--- START OF Data for this task ---

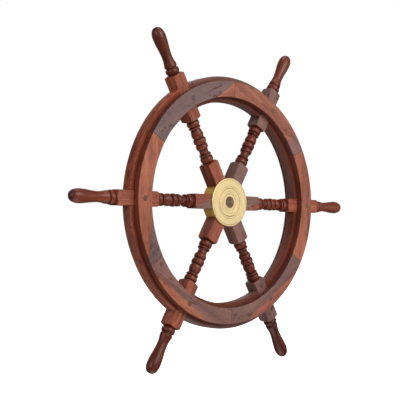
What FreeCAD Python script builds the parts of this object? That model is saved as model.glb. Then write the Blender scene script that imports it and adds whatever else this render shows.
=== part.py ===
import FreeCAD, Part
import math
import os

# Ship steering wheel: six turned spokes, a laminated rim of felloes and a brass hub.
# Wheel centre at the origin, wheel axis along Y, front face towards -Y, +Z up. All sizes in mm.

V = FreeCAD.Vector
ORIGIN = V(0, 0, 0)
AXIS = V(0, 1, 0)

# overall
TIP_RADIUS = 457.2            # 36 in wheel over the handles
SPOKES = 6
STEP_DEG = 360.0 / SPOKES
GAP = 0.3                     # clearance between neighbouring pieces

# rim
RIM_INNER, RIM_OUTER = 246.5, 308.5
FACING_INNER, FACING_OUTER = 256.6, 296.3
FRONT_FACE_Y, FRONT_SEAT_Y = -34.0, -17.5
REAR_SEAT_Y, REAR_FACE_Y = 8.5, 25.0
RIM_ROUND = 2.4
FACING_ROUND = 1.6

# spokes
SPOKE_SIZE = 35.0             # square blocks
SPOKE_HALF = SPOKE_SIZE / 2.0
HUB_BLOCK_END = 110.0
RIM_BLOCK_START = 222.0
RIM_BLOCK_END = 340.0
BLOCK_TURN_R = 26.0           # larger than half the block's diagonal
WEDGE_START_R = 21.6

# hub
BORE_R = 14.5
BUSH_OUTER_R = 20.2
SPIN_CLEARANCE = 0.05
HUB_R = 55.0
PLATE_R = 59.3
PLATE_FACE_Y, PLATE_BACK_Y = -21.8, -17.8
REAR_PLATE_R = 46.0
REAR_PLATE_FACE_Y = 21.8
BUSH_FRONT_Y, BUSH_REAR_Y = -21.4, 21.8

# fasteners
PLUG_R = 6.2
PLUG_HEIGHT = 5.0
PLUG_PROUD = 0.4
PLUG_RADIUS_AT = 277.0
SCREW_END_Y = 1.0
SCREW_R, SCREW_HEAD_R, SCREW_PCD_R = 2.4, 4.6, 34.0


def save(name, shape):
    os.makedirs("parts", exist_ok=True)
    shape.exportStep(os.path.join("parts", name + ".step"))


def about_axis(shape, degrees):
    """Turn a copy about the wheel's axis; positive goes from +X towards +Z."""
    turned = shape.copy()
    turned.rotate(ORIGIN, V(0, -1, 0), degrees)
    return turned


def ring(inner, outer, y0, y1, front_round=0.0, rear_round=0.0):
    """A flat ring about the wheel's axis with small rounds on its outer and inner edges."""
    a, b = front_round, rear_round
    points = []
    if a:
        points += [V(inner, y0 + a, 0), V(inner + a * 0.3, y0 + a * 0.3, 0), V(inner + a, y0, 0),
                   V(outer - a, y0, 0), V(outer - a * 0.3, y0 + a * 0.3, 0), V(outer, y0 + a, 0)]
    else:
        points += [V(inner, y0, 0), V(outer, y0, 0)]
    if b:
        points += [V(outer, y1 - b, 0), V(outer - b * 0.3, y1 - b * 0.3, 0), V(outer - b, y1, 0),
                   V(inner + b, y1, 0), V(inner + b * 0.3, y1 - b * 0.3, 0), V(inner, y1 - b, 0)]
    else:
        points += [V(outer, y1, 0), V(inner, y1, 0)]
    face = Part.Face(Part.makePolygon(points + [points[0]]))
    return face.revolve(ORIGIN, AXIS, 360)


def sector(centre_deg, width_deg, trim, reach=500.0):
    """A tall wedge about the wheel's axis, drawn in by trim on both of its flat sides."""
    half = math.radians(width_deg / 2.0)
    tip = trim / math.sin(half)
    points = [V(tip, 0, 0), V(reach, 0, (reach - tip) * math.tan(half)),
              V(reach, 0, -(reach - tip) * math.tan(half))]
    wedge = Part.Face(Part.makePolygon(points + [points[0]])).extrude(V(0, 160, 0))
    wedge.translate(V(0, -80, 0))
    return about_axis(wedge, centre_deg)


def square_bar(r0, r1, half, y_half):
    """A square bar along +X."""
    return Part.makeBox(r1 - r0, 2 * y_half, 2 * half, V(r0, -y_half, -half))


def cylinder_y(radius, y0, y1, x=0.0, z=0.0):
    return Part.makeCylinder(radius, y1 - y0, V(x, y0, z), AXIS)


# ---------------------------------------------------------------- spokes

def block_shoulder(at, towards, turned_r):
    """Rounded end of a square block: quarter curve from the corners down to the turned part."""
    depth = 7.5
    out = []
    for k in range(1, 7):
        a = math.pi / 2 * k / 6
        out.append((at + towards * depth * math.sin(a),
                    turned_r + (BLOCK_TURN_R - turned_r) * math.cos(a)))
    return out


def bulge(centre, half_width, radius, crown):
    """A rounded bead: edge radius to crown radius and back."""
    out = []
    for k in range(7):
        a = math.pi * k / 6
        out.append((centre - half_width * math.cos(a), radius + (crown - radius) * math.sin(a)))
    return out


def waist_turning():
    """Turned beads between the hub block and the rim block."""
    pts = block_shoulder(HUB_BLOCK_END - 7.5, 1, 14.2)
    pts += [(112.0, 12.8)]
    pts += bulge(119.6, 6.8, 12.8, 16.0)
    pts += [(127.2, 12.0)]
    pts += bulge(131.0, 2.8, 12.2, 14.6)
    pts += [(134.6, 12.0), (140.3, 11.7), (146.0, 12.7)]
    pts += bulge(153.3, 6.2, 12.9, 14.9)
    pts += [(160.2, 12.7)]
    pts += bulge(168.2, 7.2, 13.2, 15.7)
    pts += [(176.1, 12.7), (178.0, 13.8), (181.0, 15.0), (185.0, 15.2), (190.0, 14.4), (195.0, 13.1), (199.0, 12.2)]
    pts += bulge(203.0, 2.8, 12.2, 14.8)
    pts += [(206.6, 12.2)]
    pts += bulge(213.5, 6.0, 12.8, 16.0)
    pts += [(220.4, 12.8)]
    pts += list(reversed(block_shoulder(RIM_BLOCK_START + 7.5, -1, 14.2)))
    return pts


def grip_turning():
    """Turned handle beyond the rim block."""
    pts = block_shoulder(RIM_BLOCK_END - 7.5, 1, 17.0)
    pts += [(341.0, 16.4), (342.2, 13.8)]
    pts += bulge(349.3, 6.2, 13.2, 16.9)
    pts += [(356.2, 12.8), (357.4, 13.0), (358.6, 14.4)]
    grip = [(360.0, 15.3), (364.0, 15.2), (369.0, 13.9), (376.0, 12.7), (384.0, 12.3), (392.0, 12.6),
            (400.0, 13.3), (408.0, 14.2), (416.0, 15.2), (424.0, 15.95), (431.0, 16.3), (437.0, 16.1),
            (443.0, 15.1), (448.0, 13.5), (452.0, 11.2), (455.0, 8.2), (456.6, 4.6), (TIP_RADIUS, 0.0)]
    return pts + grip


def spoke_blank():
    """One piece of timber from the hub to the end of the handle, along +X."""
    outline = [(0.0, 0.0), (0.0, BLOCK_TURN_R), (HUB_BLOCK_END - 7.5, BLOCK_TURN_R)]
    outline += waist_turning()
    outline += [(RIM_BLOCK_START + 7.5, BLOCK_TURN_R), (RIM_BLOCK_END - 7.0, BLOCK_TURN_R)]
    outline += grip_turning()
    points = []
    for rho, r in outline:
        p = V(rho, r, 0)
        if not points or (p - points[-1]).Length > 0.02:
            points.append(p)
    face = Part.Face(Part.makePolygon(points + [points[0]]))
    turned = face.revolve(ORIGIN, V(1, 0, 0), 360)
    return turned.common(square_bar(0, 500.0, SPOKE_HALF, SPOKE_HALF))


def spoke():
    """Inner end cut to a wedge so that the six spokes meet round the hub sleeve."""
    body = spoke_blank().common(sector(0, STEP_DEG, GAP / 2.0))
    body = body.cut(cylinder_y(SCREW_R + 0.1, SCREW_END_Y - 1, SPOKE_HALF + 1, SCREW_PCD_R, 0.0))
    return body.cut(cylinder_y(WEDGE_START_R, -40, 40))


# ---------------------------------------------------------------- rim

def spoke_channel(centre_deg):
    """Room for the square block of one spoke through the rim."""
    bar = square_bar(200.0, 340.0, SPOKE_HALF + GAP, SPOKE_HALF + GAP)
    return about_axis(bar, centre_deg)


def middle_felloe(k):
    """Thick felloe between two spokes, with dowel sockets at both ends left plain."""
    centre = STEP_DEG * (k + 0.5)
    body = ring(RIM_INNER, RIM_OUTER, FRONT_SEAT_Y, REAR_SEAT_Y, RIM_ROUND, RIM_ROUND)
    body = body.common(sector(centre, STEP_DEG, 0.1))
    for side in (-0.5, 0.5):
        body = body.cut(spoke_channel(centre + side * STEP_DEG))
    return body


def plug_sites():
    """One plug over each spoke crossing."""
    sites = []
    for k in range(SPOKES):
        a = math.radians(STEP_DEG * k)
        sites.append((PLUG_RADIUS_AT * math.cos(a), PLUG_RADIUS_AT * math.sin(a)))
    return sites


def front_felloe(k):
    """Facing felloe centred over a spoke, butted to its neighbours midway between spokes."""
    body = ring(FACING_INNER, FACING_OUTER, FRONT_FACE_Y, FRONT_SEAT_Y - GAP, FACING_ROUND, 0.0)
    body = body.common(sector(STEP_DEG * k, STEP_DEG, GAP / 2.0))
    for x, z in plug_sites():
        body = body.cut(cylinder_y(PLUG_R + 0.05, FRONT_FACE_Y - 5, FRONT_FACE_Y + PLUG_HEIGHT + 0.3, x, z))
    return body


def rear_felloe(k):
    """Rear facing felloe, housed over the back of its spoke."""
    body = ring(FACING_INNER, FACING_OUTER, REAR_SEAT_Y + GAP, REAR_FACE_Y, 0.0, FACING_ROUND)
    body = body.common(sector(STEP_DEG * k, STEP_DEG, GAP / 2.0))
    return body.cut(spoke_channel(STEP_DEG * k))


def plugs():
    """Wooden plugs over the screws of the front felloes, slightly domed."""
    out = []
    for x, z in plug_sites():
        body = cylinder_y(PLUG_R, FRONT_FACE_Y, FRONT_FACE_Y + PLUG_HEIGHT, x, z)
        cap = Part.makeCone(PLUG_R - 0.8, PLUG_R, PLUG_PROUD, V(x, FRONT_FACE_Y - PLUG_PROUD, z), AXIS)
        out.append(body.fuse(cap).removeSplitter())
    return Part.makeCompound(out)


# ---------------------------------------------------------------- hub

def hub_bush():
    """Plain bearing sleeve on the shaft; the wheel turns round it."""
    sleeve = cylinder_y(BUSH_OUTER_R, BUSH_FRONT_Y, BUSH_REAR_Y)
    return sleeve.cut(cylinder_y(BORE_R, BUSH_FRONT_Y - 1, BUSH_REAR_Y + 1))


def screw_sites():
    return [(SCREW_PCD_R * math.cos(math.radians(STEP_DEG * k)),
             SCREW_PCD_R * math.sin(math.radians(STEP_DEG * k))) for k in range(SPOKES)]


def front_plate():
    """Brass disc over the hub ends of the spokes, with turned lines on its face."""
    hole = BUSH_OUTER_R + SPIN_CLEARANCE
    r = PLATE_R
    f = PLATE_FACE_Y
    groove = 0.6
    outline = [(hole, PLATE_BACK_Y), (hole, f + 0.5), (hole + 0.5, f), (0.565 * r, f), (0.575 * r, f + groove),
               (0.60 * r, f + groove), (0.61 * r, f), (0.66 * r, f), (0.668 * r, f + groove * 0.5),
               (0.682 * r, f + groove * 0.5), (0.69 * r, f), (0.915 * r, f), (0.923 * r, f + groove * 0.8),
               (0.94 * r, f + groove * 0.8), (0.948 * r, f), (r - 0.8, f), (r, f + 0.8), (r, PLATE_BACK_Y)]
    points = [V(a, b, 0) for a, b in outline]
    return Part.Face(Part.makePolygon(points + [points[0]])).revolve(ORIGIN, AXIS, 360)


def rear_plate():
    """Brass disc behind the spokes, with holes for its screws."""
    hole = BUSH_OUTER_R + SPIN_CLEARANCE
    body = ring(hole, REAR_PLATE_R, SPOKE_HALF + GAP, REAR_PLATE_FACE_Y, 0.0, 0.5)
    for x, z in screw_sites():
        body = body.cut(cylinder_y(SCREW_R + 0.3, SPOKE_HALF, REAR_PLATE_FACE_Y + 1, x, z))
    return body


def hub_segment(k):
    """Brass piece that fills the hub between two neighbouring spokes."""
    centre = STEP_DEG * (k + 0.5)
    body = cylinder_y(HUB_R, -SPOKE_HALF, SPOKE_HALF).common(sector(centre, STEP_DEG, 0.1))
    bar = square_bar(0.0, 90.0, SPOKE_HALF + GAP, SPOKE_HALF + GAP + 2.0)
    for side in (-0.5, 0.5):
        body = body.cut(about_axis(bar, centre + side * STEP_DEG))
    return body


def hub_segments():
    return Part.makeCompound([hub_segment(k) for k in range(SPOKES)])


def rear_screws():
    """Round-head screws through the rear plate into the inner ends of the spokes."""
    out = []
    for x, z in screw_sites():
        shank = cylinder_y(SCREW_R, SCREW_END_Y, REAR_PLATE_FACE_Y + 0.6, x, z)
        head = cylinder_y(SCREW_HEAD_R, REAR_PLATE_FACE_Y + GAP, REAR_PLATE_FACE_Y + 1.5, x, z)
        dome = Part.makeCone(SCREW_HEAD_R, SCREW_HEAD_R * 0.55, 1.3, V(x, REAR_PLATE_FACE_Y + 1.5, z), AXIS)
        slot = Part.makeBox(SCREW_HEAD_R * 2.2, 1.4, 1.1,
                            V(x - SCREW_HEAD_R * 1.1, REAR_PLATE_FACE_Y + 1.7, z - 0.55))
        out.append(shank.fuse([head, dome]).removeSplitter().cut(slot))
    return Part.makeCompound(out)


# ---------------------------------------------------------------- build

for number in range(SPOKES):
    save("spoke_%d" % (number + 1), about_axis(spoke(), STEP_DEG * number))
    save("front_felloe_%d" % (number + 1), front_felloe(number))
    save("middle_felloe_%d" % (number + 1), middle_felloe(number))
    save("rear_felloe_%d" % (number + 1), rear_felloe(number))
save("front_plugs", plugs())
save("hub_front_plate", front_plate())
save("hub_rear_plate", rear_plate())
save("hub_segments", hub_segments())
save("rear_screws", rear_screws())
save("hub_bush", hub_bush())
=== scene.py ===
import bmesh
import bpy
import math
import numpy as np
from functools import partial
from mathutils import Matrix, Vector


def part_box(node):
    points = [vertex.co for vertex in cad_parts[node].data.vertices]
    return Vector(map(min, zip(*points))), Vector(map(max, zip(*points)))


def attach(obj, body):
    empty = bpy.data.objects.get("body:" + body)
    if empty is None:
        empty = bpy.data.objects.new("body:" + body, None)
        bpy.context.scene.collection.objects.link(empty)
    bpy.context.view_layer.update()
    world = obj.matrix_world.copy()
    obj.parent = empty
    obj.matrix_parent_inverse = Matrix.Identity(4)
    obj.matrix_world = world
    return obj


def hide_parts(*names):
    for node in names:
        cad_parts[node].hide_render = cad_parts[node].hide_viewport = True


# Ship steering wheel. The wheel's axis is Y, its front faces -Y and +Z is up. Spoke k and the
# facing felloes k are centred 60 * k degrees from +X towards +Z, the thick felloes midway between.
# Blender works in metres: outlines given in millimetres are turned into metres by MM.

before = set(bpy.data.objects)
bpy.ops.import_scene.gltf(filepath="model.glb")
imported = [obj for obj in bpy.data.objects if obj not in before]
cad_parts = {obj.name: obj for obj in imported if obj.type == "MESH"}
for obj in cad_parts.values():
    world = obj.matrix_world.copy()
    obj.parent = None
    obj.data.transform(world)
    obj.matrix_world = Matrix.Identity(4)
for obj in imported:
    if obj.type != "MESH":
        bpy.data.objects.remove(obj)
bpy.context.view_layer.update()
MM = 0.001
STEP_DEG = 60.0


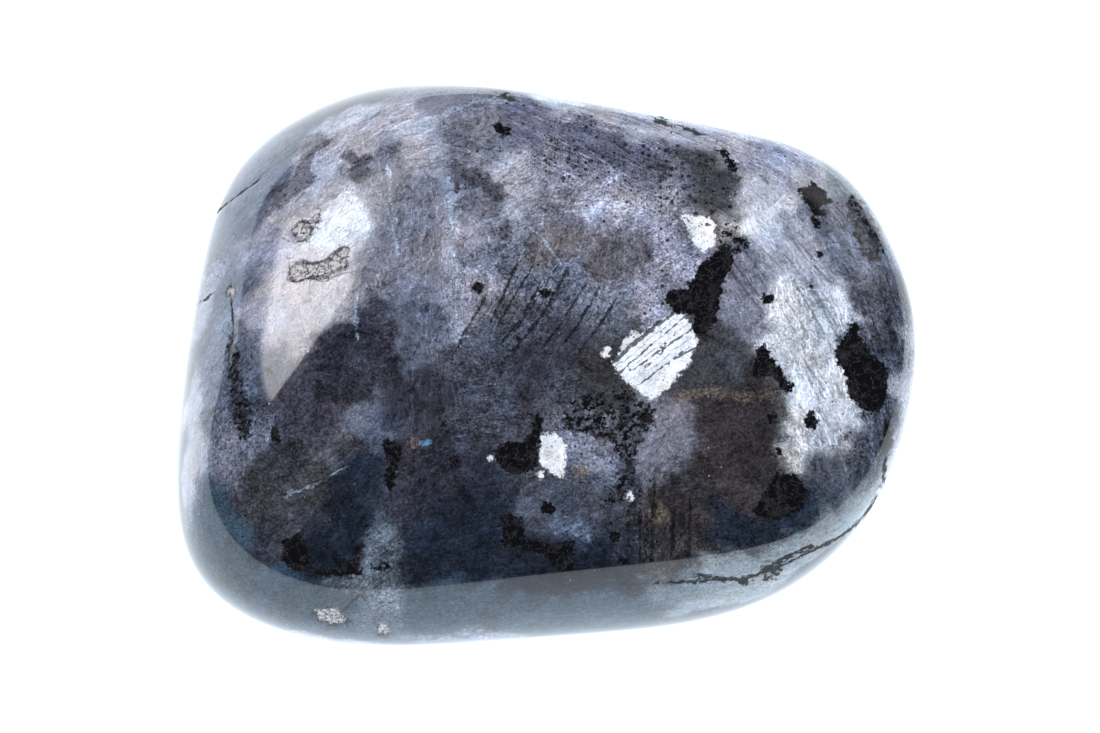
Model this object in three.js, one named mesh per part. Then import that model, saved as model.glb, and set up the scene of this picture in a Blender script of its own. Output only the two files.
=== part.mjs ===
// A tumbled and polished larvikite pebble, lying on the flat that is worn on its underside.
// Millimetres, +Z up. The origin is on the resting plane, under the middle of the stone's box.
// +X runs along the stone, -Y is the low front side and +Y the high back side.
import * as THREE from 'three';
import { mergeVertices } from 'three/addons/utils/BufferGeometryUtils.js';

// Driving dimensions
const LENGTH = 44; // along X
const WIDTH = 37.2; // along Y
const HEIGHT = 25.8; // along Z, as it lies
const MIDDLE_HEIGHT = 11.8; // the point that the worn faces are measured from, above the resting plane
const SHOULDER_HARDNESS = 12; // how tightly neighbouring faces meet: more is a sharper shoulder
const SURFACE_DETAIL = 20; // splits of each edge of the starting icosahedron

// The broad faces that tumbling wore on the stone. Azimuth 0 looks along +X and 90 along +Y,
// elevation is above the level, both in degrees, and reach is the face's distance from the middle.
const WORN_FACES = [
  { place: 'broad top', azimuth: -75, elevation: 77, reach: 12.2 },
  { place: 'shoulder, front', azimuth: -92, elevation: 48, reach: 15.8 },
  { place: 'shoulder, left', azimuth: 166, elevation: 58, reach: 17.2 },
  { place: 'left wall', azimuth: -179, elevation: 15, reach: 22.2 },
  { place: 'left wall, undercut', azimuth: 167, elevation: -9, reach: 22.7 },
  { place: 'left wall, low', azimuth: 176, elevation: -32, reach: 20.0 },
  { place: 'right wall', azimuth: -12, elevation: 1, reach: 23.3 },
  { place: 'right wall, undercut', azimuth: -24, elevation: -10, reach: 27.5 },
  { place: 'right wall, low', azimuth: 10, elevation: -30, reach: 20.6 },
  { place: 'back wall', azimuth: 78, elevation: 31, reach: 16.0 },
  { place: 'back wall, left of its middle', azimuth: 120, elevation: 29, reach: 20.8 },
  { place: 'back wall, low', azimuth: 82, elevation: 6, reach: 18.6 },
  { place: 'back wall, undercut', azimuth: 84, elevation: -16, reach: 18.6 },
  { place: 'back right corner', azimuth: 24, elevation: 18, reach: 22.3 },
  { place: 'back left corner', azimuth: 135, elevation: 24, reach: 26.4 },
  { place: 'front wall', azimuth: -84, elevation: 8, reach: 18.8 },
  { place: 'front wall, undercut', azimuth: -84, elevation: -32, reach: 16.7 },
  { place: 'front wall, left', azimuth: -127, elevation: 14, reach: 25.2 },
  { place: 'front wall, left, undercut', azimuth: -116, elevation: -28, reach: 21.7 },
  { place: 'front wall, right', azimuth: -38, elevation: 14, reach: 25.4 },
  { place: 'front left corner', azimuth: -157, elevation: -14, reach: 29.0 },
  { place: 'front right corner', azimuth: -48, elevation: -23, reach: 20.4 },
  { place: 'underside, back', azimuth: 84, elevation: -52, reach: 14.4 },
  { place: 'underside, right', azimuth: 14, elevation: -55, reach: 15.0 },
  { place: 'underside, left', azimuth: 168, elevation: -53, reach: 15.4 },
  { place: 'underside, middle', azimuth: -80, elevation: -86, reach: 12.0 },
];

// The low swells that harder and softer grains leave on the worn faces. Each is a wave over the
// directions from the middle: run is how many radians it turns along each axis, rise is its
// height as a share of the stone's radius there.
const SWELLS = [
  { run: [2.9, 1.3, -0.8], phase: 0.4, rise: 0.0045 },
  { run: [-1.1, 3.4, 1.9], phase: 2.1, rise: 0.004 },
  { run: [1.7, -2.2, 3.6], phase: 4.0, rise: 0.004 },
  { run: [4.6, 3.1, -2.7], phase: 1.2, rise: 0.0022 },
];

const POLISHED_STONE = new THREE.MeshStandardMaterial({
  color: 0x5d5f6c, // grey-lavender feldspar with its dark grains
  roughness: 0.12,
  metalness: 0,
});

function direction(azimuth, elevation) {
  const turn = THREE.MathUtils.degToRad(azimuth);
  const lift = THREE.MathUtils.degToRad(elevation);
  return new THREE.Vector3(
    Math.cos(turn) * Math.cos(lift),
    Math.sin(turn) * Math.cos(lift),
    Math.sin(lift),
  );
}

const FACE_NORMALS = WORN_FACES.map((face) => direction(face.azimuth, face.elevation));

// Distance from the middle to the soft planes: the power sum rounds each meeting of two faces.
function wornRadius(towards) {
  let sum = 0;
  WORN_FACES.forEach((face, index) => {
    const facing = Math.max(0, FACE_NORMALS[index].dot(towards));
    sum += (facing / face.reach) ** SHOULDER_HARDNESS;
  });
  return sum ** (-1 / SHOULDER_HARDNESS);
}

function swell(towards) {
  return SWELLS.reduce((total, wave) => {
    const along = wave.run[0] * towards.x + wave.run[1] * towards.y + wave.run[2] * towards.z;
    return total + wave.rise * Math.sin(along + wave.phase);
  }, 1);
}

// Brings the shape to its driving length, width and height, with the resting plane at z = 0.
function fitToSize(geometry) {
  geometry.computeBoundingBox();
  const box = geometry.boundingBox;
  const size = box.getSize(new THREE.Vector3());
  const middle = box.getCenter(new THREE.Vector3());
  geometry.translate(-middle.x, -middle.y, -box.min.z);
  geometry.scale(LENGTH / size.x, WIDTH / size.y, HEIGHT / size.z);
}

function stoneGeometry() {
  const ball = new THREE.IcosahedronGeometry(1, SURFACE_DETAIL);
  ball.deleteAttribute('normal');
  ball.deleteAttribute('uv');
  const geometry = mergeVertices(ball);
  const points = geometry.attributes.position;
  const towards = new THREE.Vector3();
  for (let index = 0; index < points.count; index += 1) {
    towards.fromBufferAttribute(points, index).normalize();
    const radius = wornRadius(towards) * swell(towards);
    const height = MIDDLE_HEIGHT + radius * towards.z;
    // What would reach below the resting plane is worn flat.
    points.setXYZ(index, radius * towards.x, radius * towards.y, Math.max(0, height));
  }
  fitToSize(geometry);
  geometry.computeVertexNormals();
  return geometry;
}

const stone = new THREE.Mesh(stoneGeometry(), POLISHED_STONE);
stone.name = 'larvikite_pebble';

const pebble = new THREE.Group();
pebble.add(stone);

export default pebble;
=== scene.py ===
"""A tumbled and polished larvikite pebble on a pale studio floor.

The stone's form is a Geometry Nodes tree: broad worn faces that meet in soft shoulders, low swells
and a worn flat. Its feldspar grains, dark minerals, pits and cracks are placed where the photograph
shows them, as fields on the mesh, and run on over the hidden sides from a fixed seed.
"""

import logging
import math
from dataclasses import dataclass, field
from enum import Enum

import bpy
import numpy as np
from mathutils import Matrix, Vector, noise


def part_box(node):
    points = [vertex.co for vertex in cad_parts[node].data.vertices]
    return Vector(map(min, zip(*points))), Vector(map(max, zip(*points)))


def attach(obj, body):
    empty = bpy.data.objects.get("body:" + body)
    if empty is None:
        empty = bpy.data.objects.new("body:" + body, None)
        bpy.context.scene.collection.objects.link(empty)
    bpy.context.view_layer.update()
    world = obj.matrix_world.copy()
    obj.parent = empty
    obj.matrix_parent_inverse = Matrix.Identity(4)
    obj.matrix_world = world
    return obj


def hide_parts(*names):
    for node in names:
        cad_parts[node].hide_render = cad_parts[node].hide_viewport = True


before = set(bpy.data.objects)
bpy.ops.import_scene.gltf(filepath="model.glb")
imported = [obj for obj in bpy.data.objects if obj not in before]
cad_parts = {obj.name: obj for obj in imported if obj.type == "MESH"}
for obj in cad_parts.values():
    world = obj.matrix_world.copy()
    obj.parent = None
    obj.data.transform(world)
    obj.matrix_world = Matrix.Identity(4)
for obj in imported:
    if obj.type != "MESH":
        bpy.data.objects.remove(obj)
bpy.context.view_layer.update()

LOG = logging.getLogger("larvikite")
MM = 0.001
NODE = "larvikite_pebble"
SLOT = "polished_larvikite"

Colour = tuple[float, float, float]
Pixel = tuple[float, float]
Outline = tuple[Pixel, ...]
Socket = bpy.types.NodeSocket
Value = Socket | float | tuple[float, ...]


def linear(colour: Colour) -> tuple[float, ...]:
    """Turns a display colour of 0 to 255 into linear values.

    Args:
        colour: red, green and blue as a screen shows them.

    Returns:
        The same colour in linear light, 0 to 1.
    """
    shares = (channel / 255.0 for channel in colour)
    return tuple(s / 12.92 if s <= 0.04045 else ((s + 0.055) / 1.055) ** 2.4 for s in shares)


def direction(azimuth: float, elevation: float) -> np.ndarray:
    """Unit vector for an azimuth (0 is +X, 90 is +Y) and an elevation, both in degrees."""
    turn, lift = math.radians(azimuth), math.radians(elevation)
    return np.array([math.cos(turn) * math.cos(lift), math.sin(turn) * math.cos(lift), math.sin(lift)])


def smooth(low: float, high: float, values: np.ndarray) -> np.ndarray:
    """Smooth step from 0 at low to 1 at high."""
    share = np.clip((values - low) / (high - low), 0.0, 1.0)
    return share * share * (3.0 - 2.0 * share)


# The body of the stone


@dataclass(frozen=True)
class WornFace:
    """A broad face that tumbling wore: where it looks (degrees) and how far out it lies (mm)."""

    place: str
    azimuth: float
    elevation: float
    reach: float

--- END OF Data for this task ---

### Task
Only the lines from the one with "for number in" to the one with "# Blender works" are wanted; extract them exactly, both ends included.

### Written response
for number in range(SPOKES):
    save("spoke_%d" % (number + 1), about_axis(spoke(), STEP_DEG * number))
    save("front_felloe_%d" % (number + 1), front_felloe(number))
    save("middle_felloe_%d" % (number + 1), middle_felloe(number))
    save("rear_felloe_%d" % (number + 1), rear_felloe(number))
save("front_plugs", plugs())
save("hub_front_plate", front_plate())
save("hub_rear_plate", rear_plate())
save("hub_segments", hub_segments())
save("rear_screws", rear_screws())
save("hub_bush", hub_bush())
=== scene.py ===
import bmesh
import bpy
import math
import numpy as np
from functools import partial
from mathutils import Matrix, Vector


def part_box(node):
    points = [vertex.co for vertex in cad_parts[node].data.vertices]
    return Vector(map(min, zip(*points))), Vector(map(max, zip(*points)))


def attach(obj, body):
    empty = bpy.data.objects.get("body:" + body)
    if empty is None:
        empty = bpy.data.objects.new("body:" + body, None)
        bpy.context.scene.collection.objects.link(empty)
    bpy.context.view_layer.update()
    world = obj.matrix_world.copy()
    obj.parent = empty
    obj.matrix_parent_inverse = Matrix.Identity(4)
    obj.matrix_world = world
    return obj


def hide_parts(*names):
    for node in names:
        cad_parts[node].hide_render = cad_parts[node].hide_viewport = True


# Ship steering wheel. The wheel's axis is Y, its front faces -Y and +Z is up. Spoke k and the
# facing felloes k are centred 60 * k degrees from +X towards +Z, the thick felloes midway between.
# Blender works in metres: outlines given in millimetres are turned into metres by MM.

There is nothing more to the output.